To sum up, if you have an observer executing a circular orbit at radius $r$ around a star or black hole of mass $M$, that observer will experience time at a rate of ${\sqrt{1-\frac{3GM}{rc^2}}}$ times that experienced by a stationary observer far away from the star. I should reiterate that this only works for an object in a circular orbit, because there are some strong constraints imposed on the system by that requirement, like the ratio of $l$ and $e$ and the fact that $\frac{dr}{d\tau}$ can be set to zero. I ought also to acknowledge that this simplified problem as I have presented it is solved in texts on relativity and I drew heavily on the solution from Hartle's book.

Answer 2

Under Schwarzschild symmetry the time between two events measured by the orbiting observer, $t_0$, is always going to be less then the time measured by the observer at rest far away, $t_f$, according to the expression: $$t_0=t_f{\sqrt{1-\frac{2GM}{rc^2}-\frac{v^2}{c^2\left((1-\frac{2GM}{rc^2})(\hat{r}\cdot\hat{v})^2+|\hat{r}\times\hat{v}|^2\right)}}}\tag{1}$$ ($\hat{r},\hat{v}$ unit vectors)

The velocity "$v$" in this expression represents the velocity of the orbiter as experienced by the distant observer. This is your closed form expression for any particular point in the orbit regardless of the shape of the orbit.

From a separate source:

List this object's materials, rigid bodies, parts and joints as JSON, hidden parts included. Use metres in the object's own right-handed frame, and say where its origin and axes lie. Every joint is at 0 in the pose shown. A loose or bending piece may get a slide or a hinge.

The dot product $\hat{r}\cdot\hat{v}$ and the vector cross product $\hat{r}\times\hat{v}$ appears in the expression because the time dilation actually depends on what direction you are moving in. For circular orbits the dot product vanishes and you get:

$$t_0=t_f{\sqrt{1-\frac{2GM}{rc^2}-\frac{v^2}{c^2}}}\tag{2}$$ As you also have $v=\sqrt{GM/r}$ for circular orbits you can write this as: $$t_0=t_f{\sqrt{1-\frac{3GM}{rc^2}}}\tag{3}$$

From expression (1) we see that the time dilation can not really by separated into a "gravitational" and a "speedrelated" part but for "weak enough" field strengths we can, even for non-circular orbits, approximate:

$$t_0=t_f{\sqrt{1-\frac{2GM}{rc^2}-\frac{v^2}{c^2\left((1-\frac{2GM}{rc^2})(\hat{r}\cdot\hat{v})^2+|\hat{r}\times\hat{v}|^2\right)}}}$$ $$\approx t_f{\sqrt{1-\frac{2GM}{rc^2}-\frac{v^2}{c^2}}}$$ $$ \approx t_f\left({1-\frac{GM}{rc^2}-\frac{1}{2}\frac{v^2}{c^2}}\right)\tag{4}$$ This last expression is a level of expression good enough for Nasa when planning missions in the solar systems as their official documentation shows.

Answer 3

Since in Schwarzschild coordinates the metric components are independent of Schwarzschild time, $\partial_t$ must also be Killing vector field, and therefore every orbit with four-velocity $u$ has conserved specific energy $$\epsilon = -\partial_t\cdot u = \left(1-\frac{2M}{r}\right)\frac{\mathrm{d}t}{\mathrm{d}\tau}\text{.}$$ This you can read off directly from the metric components and $u^\alpha = \mathrm{d}x^\alpha/\mathrm{d}\tau$. In the case of a timelike orbit, the factor $\mathrm{d}t/\mathrm{d}\tau$ can be interpreted as time dilation comparing the Schwarzschild time $t$ of a stationary observer at infinity to the orbit's proper time $\tau$.

For some other stationary observer at Schwarzschild radial coordinate $R$, the Schwarzschild metric gives their time $\tau'$ as $\mathrm{d}\tau' = (1-2M/R)\,\mathrm{d}t$, so the above can be directly related to any other such observer, not necessarily at infinity.

The other obvious Killing vector field is $\partial_\phi$, since the metric components are likewise independent of $\phi$, which leads to conserved specific angular momentum for the orbits, $$l = \partial_\phi\cdot u = r^2\sin^2\theta\,\frac{\mathrm{d}\phi}{\mathrm{d}\tau}\text{,}$$ which combined with the timelike four-velocity condition $u\cdot u = -1$ can be derive an an effective potential for the orbits in the Schwarzschild spacetime.